Even lakes with such a good density of trophy crappie can humble any fisherman.
“The Mississippi lakes, that trip was tough,” Davis said.
I joined Davis at a remote ramp on Grenada Lake on the trip late last summer. When I arrived in the area at mid-morning, the remnants of a tropical storm were blowing through central Mississippi. When I finally found the ramp, Davis was soaked, his boat was soaked, and the crappie were in a negative mood.
What was Davis’s plan? Try a different lake. We drove over an hour north to another of Mississippi’s famed crappie lakes, Sardis, and met similar conditions, wind, rollers that challenged Davis’s boat, and general fishing conditions not conducive to a hot bite.
Later in the trip, he fished Arkabutla under better conditions but with similar results in terms of catching crappie.
“You can do the best job planning possible,” Davis said. “The variables sometimes get in the way.
“(Later in the trip,) I fished Arkabutla for a day and had never fished one like that before. Absolutely no cover! No weedlines, no structure, just nothing. All the fish are roamers. I’ve never experienced that. It’s always tough when you experience something totally new.

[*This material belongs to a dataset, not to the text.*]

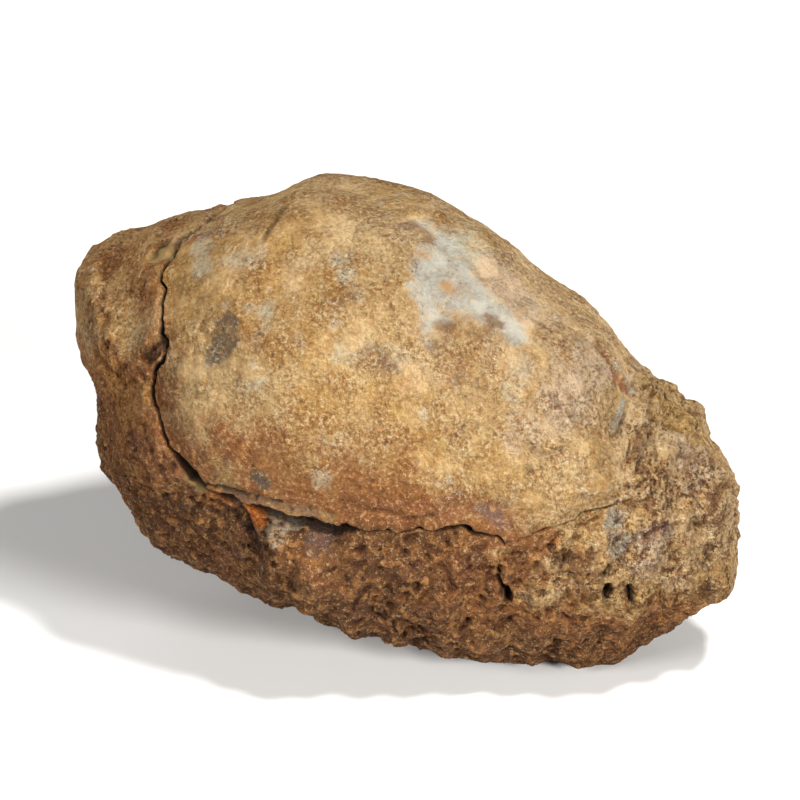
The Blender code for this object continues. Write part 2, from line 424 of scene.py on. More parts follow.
ROW = row_numbers()
TURN, SIDE = ball_angles(ROW)
print(f"rows {ROW.min():.0f} to {ROW.max():.0f}, turns {TURN.min():.0f} to {TURN.max():.0f}")

# %% Which way the columns cross the seam


def smoothed_loop(values, width):
    """A running mean round a closed loop."""
    kernel = np.hanning(width + 2)[1:-1]
    kernel /= kernel.sum()
    padded = np.concatenate([values[-width - 1 : -1], values, values[1 : width + 1]])
    return np.convolve(padded, kernel, mode="same")[width:-width]


def unrolled(longitude):
    """Longitude without its jump, as an offset from the column's turn."""
    offset = longitude - SEAM[:, 0]
    return (offset + 180.0) % 360.0 - 180.0


def across_direction(offset, latitude):
    """What 1 mm at right angles to the seam is in degrees, and what a degree up is in mm."""
    longitude = SEAM[:, 0] + offset
    here = lump_point(longitude, latitude)
    tiny = 0.05
    east = (lump_point(longitude + tiny, latitude) - here) / tiny
    north = (lump_point(longitude, latitude + tiny) - here) / tiny
    path = np.gradient(here, axis=0)
    normal = np.cross(east, north)
    side = np.cross(normal, path)
    side /= np.linalg.norm(side, axis=1, keepdims=True)
    ee, nn, en = ((a * b).sum(axis=1) for a, b in ((east, east), (north, north), (east, north)))
    se, sn = (side * east).sum(axis=1), (side * north).sum(axis=1)
    base = ee * nn - en * en
    return (se * nn - sn * en) / base, (sn * ee - se * en) / base, np.sqrt(nn)


seam_offset = unrolled(SEAM[:, 1])
smooth_offset = smoothed_loop(seam_offset, PATH_SMOOTHING)
smooth_latitude = smoothed_loop(SEAM[:, 2], PATH_SMOOTHING)
drift_east, drift_north, mm_north = across_direction(
    smoothed_loop(seam_offset, 6 * PATH_SMOOTHING), smoothed_loop(SEAM[:, 2], 6 * PATH_SMOOTHING))
print(f"a degree up from the seam is {mm_north.min():.2f} to {mm_north.max():.2f} mm")

# %% The crack's section
CHIP_FINENESS, CHIPPING = 14.0, 0.45  # the crack's walls are chipped: their width varies


def at_turn(values):
    """A value of the seam, looked up for every vertex by its column."""
    return np.interp(TURN, SEAM[:, 0], values)


def band_reach():
    """How far from the seam the band rows go, in mm: further where the crack is wide."""
    return BAND_MARGIN + 1.3 * at_turn(SEAM[:, 3]) + 0.8 * at_turn(SEAM[:, 5])


def chipped(values, shift):
    """Widths that vary along the seam, as on a broken edge."""
    return values * (1.0 + CHIPPING * at_turn(seam_noise(CHIP_FINENESS, shift, 0.7, 4)))


def crack_profile():
    """The crack's section: distance from the seam, and height, of every vertex in the band."""
    width, depth, lip = at_turn(SEAM[:, 3]), at_turn(SEAM[:, 4]), at_turn(SEAM[:, 5])
    width, lip = chipped(width, 3.0), chipped(lip, 8.0)
    reach = band_reach()
    nothing = np.zeros(len(TURN))
    thick = 0.10 * depth + 0.35 * lip
    section = (  # place in the band, distance in mm, height in mm
        (-1.00, -reach, nothing),
        (-0.62, -width - 0.2, nothing),
        (-0.50, -width - 0.05, -0.04 * depth),
        (-0.42, -width, -0.25 * depth),
        (-0.30, -0.85 * width, -0.75 * depth),
        (-0.12, -0.45 * width, -0.97 * depth),
        (0.00, nothing, -depth),
        (0.15, 0.55 * width, -0.97 * depth),
        (0.30, 0.95 * width, -0.8 * depth),
        (0.42, width, -0.45 * depth),
        (0.50, width - 0.7 * lip, -thick - 0.06 * depth),
        (0.57, width - lip, -0.6 * thick),
        (0.64, width - lip + 0.04, -0.05 * thick),
        (0.72, width - 0.5 * lip + 0.2, nothing),
        (1.00, reach, nothing),
    )
    place = np.clip(ROW / BAND_ROWS, -1.0, 1.0)
    distance, height = np.zeros(len(TURN)), np.zeros(len(TURN))
    for (a, da, ha), (b, db, hb) in zip(section, section[1:]):
        inside = (place >= a) & (place <= b)
        t = (place - a) / (b - a)
        distance = np.where(inside, da + (db - da) * t, distance)
        height = np.where(inside, ha + (hb - ha) * t, height)
    return distance, height


DISTANCE, CRACK = crack_profile()
print(f"the crack is {-CRACK.min():.1f} mm deep at most")

# %% Where every vertex goes


def laid_out(distance):
    """Longitude and latitude of every vertex: by the seam near it, and even far from it."""
    band_side = 45.0 * BAND_ROWS * BAND_STEP / 90.0
    x = np.clip((np.abs(SIDE) - band_side) / (1.0 - band_side), 0.0, 1.0)
    sign = np.where(ROW >= 0.0, 1.0, -1.0)
    latitude, per_degree = at_turn(smooth_latitude), at_turn(mm_north)
    reach = band_reach()
    band = reach / per_degree
    span = 90.0 - sign * latitude
    away = band + (span - band) * (ROW_EASE * x + (1.0 - ROW_EASE) * x * x)
    far = np.abs(ROW) > BAND_ROWS
    distance = np.where(far, sign * away * per_degree, distance)
    jog = smooth_step(reach, 0.0, np.abs(distance))
    crossing = np.sign(distance) * CROSSING * np.tanh(np.abs(distance) / CROSSING)
    crossing = np.where(far, crossing, distance)
    rest = np.where(far, sign * away - crossing / per_degree, 0.0)
    east = at_turn(smooth_offset) + jog * at_turn(seam_offset - smooth_offset)
    north = latitude + jog * at_turn(SEAM[:, 2] - smooth_latitude)
    east = east + at_turn(drift_east) * crossing
    north = north + at_turn(drift_north) * crossing + rest
    share = smooth_step(0.0, 0.5, x)
    even = latitude + sign * away
    return TURN + east * (1.0 - share), north * (1.0 - share) + even * share


LAID_OUT = direction(*laid_out(DISTANCE))
print(f"{len(LAID_OUT)} vertices are laid out round the seam")

# %% Relaxing the mesh
RELAX_ROUNDS = 160
RELAX_REACH = (0.75, 0.5)  # of the way to the poles, where relaxing fades out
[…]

“It can be really frustrating, especially in terms of trying to produce content. You have a different mindset if you’re tournament fishing when the clock doesn’t start until three or four days later. For me, I need to be producing a video as I’m trying to learn a lake.”
The plans do come together at times, however. Both Keith and Davis learned a new lake like Watts Bar will produce if the fisherman allots enough time to learn and to explore.
“This is a lake where things came together for me based on advance preparation and what I encountered once I got here,” Keith said. “It doesn’t always work that way, but this trip proved to be a great experience in learning a new lake.”